To counter all the excitement, we offer three calming insights:
- Cause and effect are rarely as direct as we might hope or fear. Please apply this point to any temptation you may be feeling to alter your investments because “X” has just happened, or in case “Y” seems about to. Before, during, and after the election cycle, pundits will be proclaiming they can predict the financial fallout from an election characterized by such stark contrasts. At least in terms of tomorrow’s market prices, they do not know. They cannot know. There are simply far too many interacting interests to make the call.
- It’s much easier to explain an outcome than to predict it. In this Forbes column, the author describes how scientists have detailed models for explaining why volcanoes occur. But they still cannot predict each eruption. The same can be said for financial markets. We have excellent models for explaining a market’s overall factors and forces. But our ability to predict its individual events or specific moves remains as elusive as ever.
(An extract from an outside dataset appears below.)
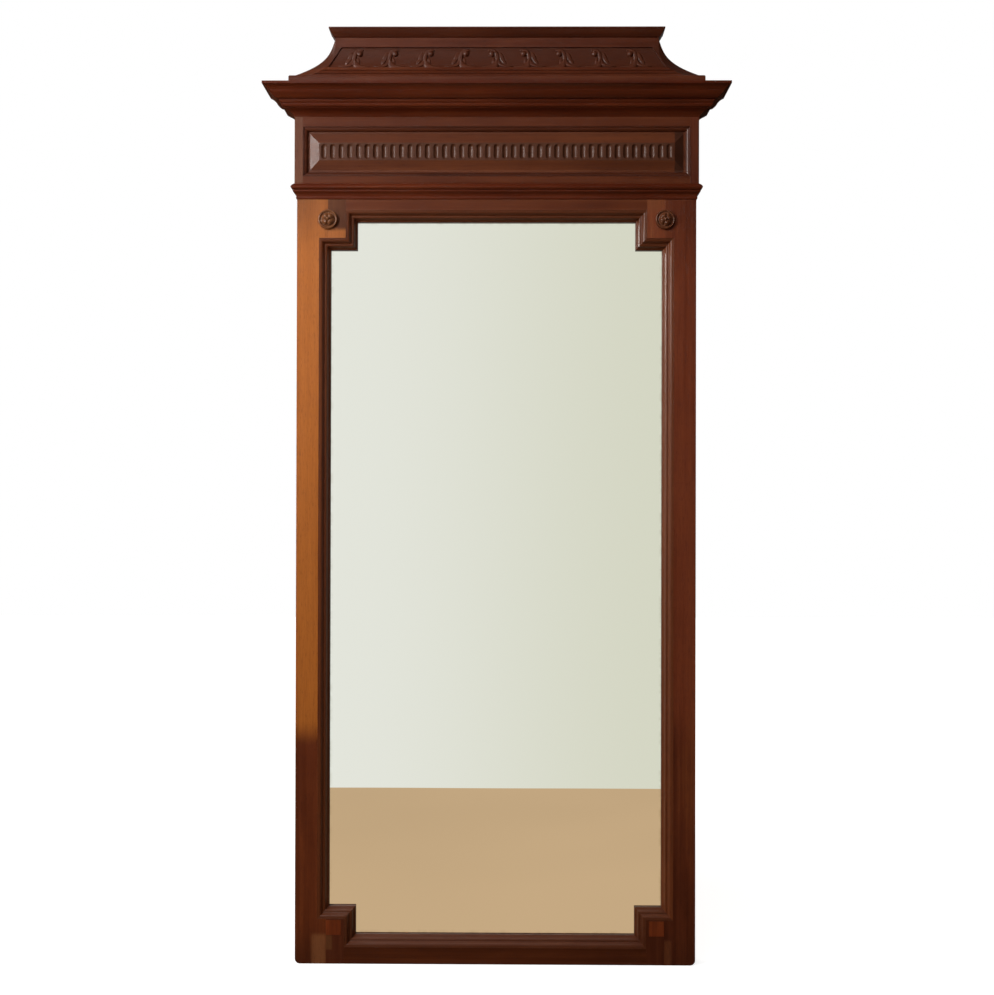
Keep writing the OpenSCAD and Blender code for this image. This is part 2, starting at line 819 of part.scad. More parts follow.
module cornice_left() {
    color(walnut) mirror([1, 0, 0])
        side_run(cornice_section, inner_half, frieze_back, cornice_reach, frieze_z1, cornice_z1);
}

// Three-cornered blocks glued under the dust board and behind the cornice
module glue_blocks() {
    leg = 16;
    block_l = 60;
    color(pine) for (x = [-1.5, -0.5, 0.5, 1.5] * inner_half / 2)
        translate([x - block_l / 2, 0, 0]) rotate([90, 0, 90]) linear_extrude(block_l)
            polygon([[-frieze_back, dust_z], [-frieze_back, dust_z - leg], [leg - frieze_back, dust_z]]);
}

module battens() {
    color(pine) both_sides() difference() {
        board([batten_x - batten_w / 2, batten_x + batten_w / 2], [0, batten_t], [batten_z0, cornice_z1]);
        from_back(batten_screws) screw(carcass_screw, fit);
    }
}

module carcass_screws() {
    color(steel) carcass_screw_places() slotted_screw(carcass_screw);
}

// Outer edge of the plinth as [out, height] points, its upper corner an ovolo
function plinth_edge(out) = concat(
    [[out, cornice_z1]],
    swell([out, plinth_z1 - plinth_round], [out - plinth_round, plinth_z1], 1.2));

function left_of(points) = [for (i = [len(points) - 1:-1:0]) [-points[i][0], points[i][1]]];

module crest_plinth() {
    color(walnut) difference() {
        intersection() {
            along_x(concat([[0, cornice_z1]], plinth_edge(plinth_d), [[0, plinth_z1]]), plinth_half);
            elevation(concat(plinth_edge(plinth_half), left_of(plinth_edge(plinth_half))), plinth_d);
        }
        carcass_screw_places() screw(carcass_screw, fit);
    }
}

// Hollow line from a fillet at the foot up to the neck: part of it leans straight, the rest flares
neck_z = crest_z1 - neck_h;
face_fillet = 2;
side_fillet = 11;
cove_steps = 16;
function hollow(foot, neck, fillet, z1, leaning, power) = concat([[foot, plinth_z1]],
    [for (i = [0:cove_steps]) let (z0 = plinth_z1 + fillet, t = 1 - i / cove_steps)
    [neck + (foot - neck) * (leaning * t + (1 - leaning) * pow(t, power)), z1 - (z1 - z0) * t]]);

// Outline of the crest from the front, with its scroll-cut ends
module crest_outline(depth) {
    side = concat(hollow(foot_half, neck_half, side_fillet, neck_z, 0.29, 3.7), [[neck_half, crest_z1]]);
    elevation(concat(side, left_of(side)), depth);
}

// Face of the front board as [depth, height] points, set back by o
function crest_face(o) = [for (p = concat(hollow(foot_d, neck_d, face_fillet, crest_z1 - band_h, 0.1, 3),
    [[neck_d, crest_z1]])) [p[0] - o, p[1]]];

// The two ends are canted back. The arris between face and cant starts at the neck's corner and runs
// out to arris_foot at the bottom, so the cant's own section is the face's, stretched to meet it there.
arris_foot = foot_half - 46;
cant_angle = 28;
cant_face = [for (p = crest_face(0))
    let (x = neck_half + (arris_foot - neck_half) * (p[0] - neck_d) / (foot_d - neck_d))
    [p[0] * cos(cant_angle) + x * sin(cant_angle), p[1]]];

// Everything behind the face and the cants, from the wall forwards
module crest_body() {
    reach = 2 * plinth_half;
    intersection() {
        along_x(concat([[0, plinth_z1]], crest_face(0), [[0, crest_z1]]), plinth_half);
        both_ways(cant_angle)
            along_x(concat([[-reach, plinth_z1]], cant_face, [[-reach, crest_z1]]), reach);
        crest_outline(plinth_d);
    }
}

// What the child leaves when it is turned to the right and to the left about the origin
module both_ways(angle) {
    intersection() {
        rotate([0, 0, angle]) children();
        rotate([0, 0, -angle]) children();
    }
}

// The space in front of the face set back by o, between two heights
module before_face(o, z0, z1) {
    intersection() {
        along_x(concat([[plinth_d + cut, plinth_z1]], crest_face(o), [[plinth_d + cut, crest_z1]]),
            plinth_half);
        board([-plinth_half, plinth_half], [0, plinth_d], [z0, z1]);
    }
}

// Outline with leaning ends of the sunk panel
lean = 0.62;
module leaning_field(z0, z1, depth) {
    x0 = sunk_half + (sunk_z1 - z0) * lean;
    x1 = sunk_half + (sunk_z1 - z1) * lean;
    elevation([[-x0, z0], [x0, z0], [x1, z1], [-x1, z1]], depth);
}

quirks = [[2.6, 6.8], [10.8, 14.6]];
quirk_t = 2;
module crest_front() {
    color(walnut_dark) difference() {
        intersection() {
            crest_body();
            board([-plinth_half, plinth_half], [crest_back_d, plinth_d], [plinth_z1, crest_z1]);
        }
        intersection() {
            leaning_field(sunk_z0, sunk_z1, plinth_d);
            before_face(sink_t, sunk_z0, sunk_z1);
        }
        for (q = quirks) before_face(quirk_t, plinth_z1 + q[0], plinth_z1 + q[1]);
    }
}

module crest_end() {
    color(walnut_dark) intersection() {
        crest_body();
        board([neck_half - end_w, plinth_half], [0, crest_back_d], [plinth_z1, crest_z1]);
    }
}

module crest_right_end() {
    crest_end();
}

module crest_left_end() {
    mirror([1, 0, 0]) crest_end();
}

// One scroll of the running pattern in outline: a root that sweeps in low from the left, a foot on the
// right, a leaning stem, a curled head with its eye, and two lobes of a leaf
module scroll_outline() {
    scale(scroll_h / 36) difference() {
        union() {
            polygon(concat(
                [[-28, 0], [14, 0]],
                swell([14, 0.5], [4.4, 10], 1.8),
                swell([4, 11], [7, 22], 1.2),
                swell([2.4, 32], [-4.8, 20], -2),
                swell([-4.8, 19], [-5.6, 9.5], -0.6),
                swell([-6.4, 8.4], [-28, 1.2], 2.4)));
            translate([4.2, 28.4]) circle(r = 7.6);
            translate([-8, 18.8]) circle(r = 4.6);
            translate([-9.8, 12.8]) circle(r = 3.8);
        }
        translate([3, 23.4]) circle(r = 1.9);
        translate([9.9, 21.6]) circle(r = 2.1);
    }
}

// The row of scrolls glued to the sunk panel, their backs and fronts following its hollow. Those on the
// left curl to the right, the middle one and those on the right curl to the left
module crest_carving() {
    last = (scroll_count - 1) / 2;
    color(walnut_dark) difference() {
        intersection() {
            rotate([90, 0, 0]) linear_extrude(plinth_d) for (i = [-last:last])
                translate([i * scroll_pitch, sunk_z0])
                    if (i < 0) scroll_outline(); else mirror([1, 0, 0]) scroll_outline();
            before_face(sink_t, sunk_z0, sunk_z1);
        }
        before_face(sink_t - scroll_rise, plinth_z1, crest_z1);
    }
}

// Section of the cap, from the inner face of its strips; its lip hangs before the front board's top
cap_lip = 2.6;
cap_section = concat(
    [[0, crest_z1], [cap_in, crest_z1], [cap_in, crest_z1 - cap_lip]],
    [for (p = fitted(concat(
        swell([0.8, 0.2], [4.4, 4.2], 0.4, 4),
        swell([4.8, 4.4], [11.6, 15.2], 0.5),
        [[12.4, 15.6], [13, 16.4], [13, 19], [12.4, 19.6]]), cap_proj, cap_h + cap_lip))
        [p[0] + cap_in, p[1] + crest_z1 - cap_lip]],
    [[0, crest_z1 + cap_h]]);

cap_reach = cap_in + cap_proj + 5;
cap_half = neck_half - cap_in;
cap_d = neck_d - cap_in;
cap_z0 = crest_z1 - cap_lip;
cap_z1 = crest_z1 + cap_h;

module crest_cap_front() {
    color(walnut_dark) front_run(cap_section, cap_half, cap_d, cap_reach, cap_z0, cap_z1);
}

module crest_cap_right() {
    color(walnut_dark) side_run(cap_section, cap_half, cap_d, cap_reach, cap_z0, cap_z1);
}

module crest_cap_left() {
    color(walnut_dark) mirror([1, 0, 0])
        side_run(cap_section, cap_half, cap_d, cap_reach, cap_z0, cap_z1);
}

module crest_top_board() {
    color(pine) board([-cap_half, cap_half], [0, cap_d], [crest_z1, crest_z1 + shelf_t]);
}

module crest_back_board() {
    board_d = 1;
    color(pine) board([end_w - neck_half, neck_half - end_w], [board_d, board_d + backboard_t],
        [plinth_z1, crest_z1]);
}

// Screws of the hanger plates: one inside the ring's loop and one below it
module hanger_screw_places() {
    both_sides() for (drop = [11, 24]) translate([hanger_x, plate_t - hang_d, eye_z - drop])
        rotate([90, 0, 0]) children();
}

// A strap with a rolled eye at its upper end
module hanger_plates() {
    eye_out = eye_r + eye_wall;
    color(brass) both_sides() difference() {
        union() {
            board([hanger_x - plate_w / 2, hanger_x + plate_w / 2], [hang_d - plate_t, hang_d],
                [eye_z - plate_l, eye_z - eye_out]);
            board([hanger_x - eye_w / 2, hanger_x + eye_w / 2], [hang_d - plate_t, hang_d],
                [eye_z - eye_out - cut, eye_z]);
            translate([hanger_x - eye_w / 2, -eye_d, eye_z]) rotate([0, 90, 0])
                cylinder(h = eye_w, r = eye_out);
        }
        translate([hanger_x - plate_w, -eye_d, eye_z]) rotate([0, 90, 0])
            cylinder(h = 2 * plate_w, r = eye_r);
        hanger_screw_places() screw(hanger_screw, fit);
    }
}

// D-ring: a straight bar in the eye, two short legs and a half round below, hanging down
module ring() {
    translate([hanger_x, -eye_d, eye_z]) {
        translate([-ring_r, 0, 0]) rotate([0, 90, 0]) cylinder(h = 2 * ring_r, r = wire_r);
        for (side = [-1, 1]) translate([side * ring_r, 0, 0]) {
            sphere(r = wire_r);
            translate([0, 0, -ring_leg]) cylinder(h = ring_leg, r = wire_r);
        }
        translate([0, 0, -ring_leg]) rotate([90, 180, 0])
            rotate_extrude(angle = 180) translate([ring_r, 0]) circle(r = wire_r);
    }
}

module right_ring() {
    color(brass) ring();
}

module left_ring() {
    color(brass) mirror([1, 0, 0]) ring();
}

module hanger_screws() {
    color(brass) hanger_screw_places() slotted_screw(hanger_screw);
}

left_stile();
right_stile();
top_rail();
bottom_rail();
upper_left_block();
upper_right_block();
lower_left_block();
lower_right_block();
corner_tiles();
left_sight_moulding();
right_sight_moulding();
top_sight_moulding();
bottom_sight_moulding();
upper_left_notch_moulding();
upper_right_notch_moulding();
lower_left_notch_moulding();
lower_right_notch_moulding();
left_rosette();
right_rosette();
mirror_glass();
silvering();
glazing_blocks();
left_backboard();
middle_backboard();
right_backboard();
backboard_screws();
architrave_front();
architrave_left();
architrave_right();
frieze_left_stile();
frieze_right_stile();
frieze_top_rail();
frieze_bottom_rail();
frieze_panel();
frieze_beads();
frieze_left_side();
frieze_right_side();
base_board();
hanging_rail();
cornice_front();
cornice_left();
cornice_right();
dust_board();
glue_blocks();
battens();
carcass_screws();
crest_plinth();
crest_front();
crest_left_end();
crest_right_end();
crest_carving();
crest_cap_front();
crest_cap_left();
crest_cap_right();
crest_top_board();
crest_back_board();
hanger_plates();
left_ring();
right_ring();
hanger_screws();
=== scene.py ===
"""Trumeau mirror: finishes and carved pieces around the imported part, its studio and camera."""

import logging
import math
from dataclasses import dataclass, field
from enum import Enum
from typing import Callable, Iterable, Sequence

import bpy
from mathutils import Matrix, Vector


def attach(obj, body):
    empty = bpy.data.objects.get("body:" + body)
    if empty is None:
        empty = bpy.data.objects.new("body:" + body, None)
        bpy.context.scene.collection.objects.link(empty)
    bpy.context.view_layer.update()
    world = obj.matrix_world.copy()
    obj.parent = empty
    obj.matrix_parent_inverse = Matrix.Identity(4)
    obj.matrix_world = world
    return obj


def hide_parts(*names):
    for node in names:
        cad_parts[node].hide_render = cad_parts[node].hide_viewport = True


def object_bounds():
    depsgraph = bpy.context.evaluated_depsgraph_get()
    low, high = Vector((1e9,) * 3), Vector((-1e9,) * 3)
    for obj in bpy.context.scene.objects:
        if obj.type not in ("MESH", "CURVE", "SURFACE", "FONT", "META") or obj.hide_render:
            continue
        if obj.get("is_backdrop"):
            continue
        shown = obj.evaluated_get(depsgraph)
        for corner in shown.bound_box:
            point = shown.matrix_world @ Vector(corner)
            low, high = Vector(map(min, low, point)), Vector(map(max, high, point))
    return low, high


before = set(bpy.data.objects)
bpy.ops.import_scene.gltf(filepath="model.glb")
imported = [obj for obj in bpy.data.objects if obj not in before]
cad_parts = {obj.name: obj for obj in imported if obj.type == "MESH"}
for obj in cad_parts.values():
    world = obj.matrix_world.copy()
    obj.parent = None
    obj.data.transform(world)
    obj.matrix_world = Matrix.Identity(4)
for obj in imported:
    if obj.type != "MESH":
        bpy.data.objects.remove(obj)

log = logging.getLogger("trumeau_mirror")

Colour = tuple[float, float, float]
Point = tuple[float, float, float]
Place = tuple[float, float]
Chart = tuple[int, int, int]
Material = bpy.types.Material
Node = bpy.types.Node
Socket = bpy.types.NodeSocket
Thing = bpy.types.Object

WHITE: Colour = (1.0, 1.0, 1.0)
RING: tuple[tuple[int, int], ...] = ((-1, -1), (1, -1), (1, 1), (-1, 1))
MIX_SHARE, MIX_UNDER, MIX_OVER, MIX_RESULT = 0, 6, 7, 2


def shade(red: int, green: int, blue: int) -> Colour:
    """Turns a colour as a paint chart gives it, 0 to 255, into linear light.

    Args:
        red: red part.
        green: green part.
        blue: blue part.

    Returns:
        The same colour as three linear numbers.
    """
    def part(value: int) -> float:
        """Gives one channel in linear light."""
        v = value / 255
        return v / 12.92 if v <= 0.04045 else ((v + 0.055) / 1.055) ** 2.4
    return part(red), part(green), part(blue)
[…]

- Elections come and go. Your investments last a lifetime. As U.S. voters, we have the opportunity to select our next president every four years. As investors, we are best served by measuring the balance of power in our portfolio across decades rather than years. As Dimensional Fund Advisors has demonstrated in this excellent illustration, “for nearly 100 years of US presidential terms [the data] shows a consistent upward march for US equities regardless of the administration in place.”
In other words, no matter which political party is in power, your best chance for achieving your personal financial goals remains the same: Continue to give your investments ample time and space to benefit from the market forces just described. As we move together through the breaking news yet to unfold, we hope you vote according to your values, but heed this valuable advice about your lifetime investments. Stay the course!